Dear Jason and others in the Collective Action Working Group:
First, thank you Jason for providing real clarity about your goals for the summit, this working group and feedback on the vision statement. I still lack the clarity and direction I need to successfully contribute to this process. I thought yesterday’s session was helpful, though incomplete; we need more time together. Merrick provided a good starting point with the four questions. I heard some level of agreement in our group that it might be too early for a vision statement, that we have work to do before we could get to a unified vision. I think Jason’s comments really validate that.
Ultimately, I joined this process because there is a strong desire in the architectural/engineering/developer community to utilize more wood in the built environment and reduce embodied carbon in buildings. People are hungry for solutions to address climate change through credible carbon sequestration with a back-story they can trust. The architectural/engineering/developer community have questions. We need to be able to answer them. If we in the forest community can provide the credible story through science and analysis we will thrive and be recognized as the most relevant and proximate tool to address climate change. That’s why the Endowment continues to invest in life cycle analysis, environmental product declaration development, blockchain technology and other tools to tell the carbon story of forests and forest products. With the right tools we can show the spectrum of what forests, forest management and forest products do to help reduce the impacts of climate change. And it will be a spectrum.
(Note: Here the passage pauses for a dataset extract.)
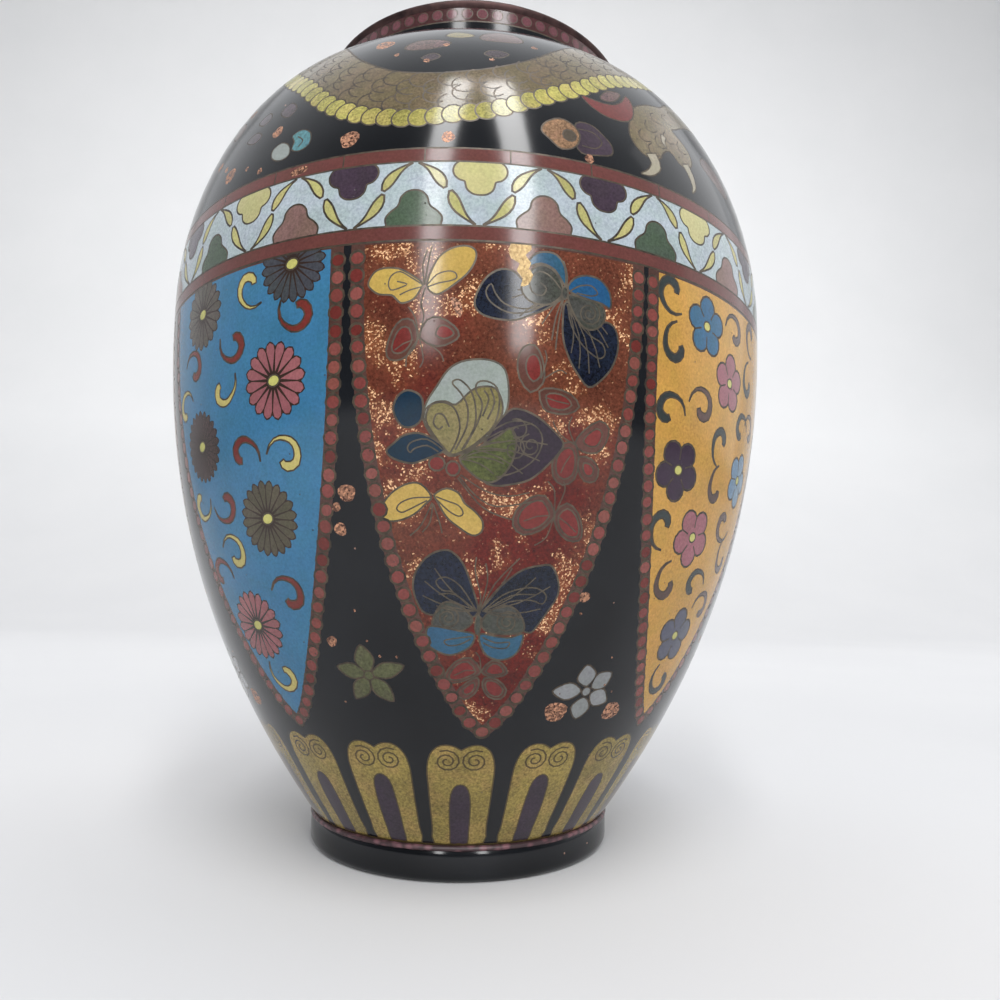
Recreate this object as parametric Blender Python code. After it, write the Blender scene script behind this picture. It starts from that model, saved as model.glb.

Right now, we could add cellulosic nanomaterials to concrete and reduce the CO2 emissions from one of the most CO2 intensive building materials by at least 18 percent. We can treat five tons of concrete with nine pounds of cellulosic nanomaterials to see that kind of reduction in emissions. While it will be important to tell the sustainability story of those nanomaterials, and I truly want those materials to be the most sustainable they can be, I could live without forest certification to produce them. Would FSC’s controlled wood be good enough? Certified sourcing from SFI? Tree Farm? Or is the climate threat so dire that the objective ought to be sustainability of the forest and utilization of these materials to tackle the bigger threat? I know the next response is going to be: But what if harvest produces too much CO2? I think that requires some intellectual honesty. Every acre in the U.S. may not be certified. Every acre may not be sustainable. However, we can calculate the carbon balance of U.S. forests and it’s a pretty remarkable story. When you consider that we have a very similar amount of acres forested today as we did 100 years ago while tripling the population on the U.S., that tells an incredibly important story about carbon balance. And we can talk about volume separately because volume gains on a lot of those acres are truly remarkable. Yes, it’s not the same forest. No, not all the ecosystems are functioning as they did, but there is a positive story to tell about sustainability and the carbon balance. While the national carbon story is good, there are definitely improvements and differences at different scales, and that is important. We need to address those issues and make every improvement where we can and provide the kind of incentives that produce results. But do we start with our map so zoomed in to one spot that we don’t have the view of the full picture?
If it is a spectrum, maybe there is an aspirational outcome we can think about while we address climate issues through one of the most realistic immediate solutions we have available. There are options along the spectrum. Perhaps that’s how we build our map?
There is a lot of work to do and of course I do not have all the answers. This is an impressive, passionate group of people. We can make an impact here. It may not be perfect, but we can put ourselves on that path.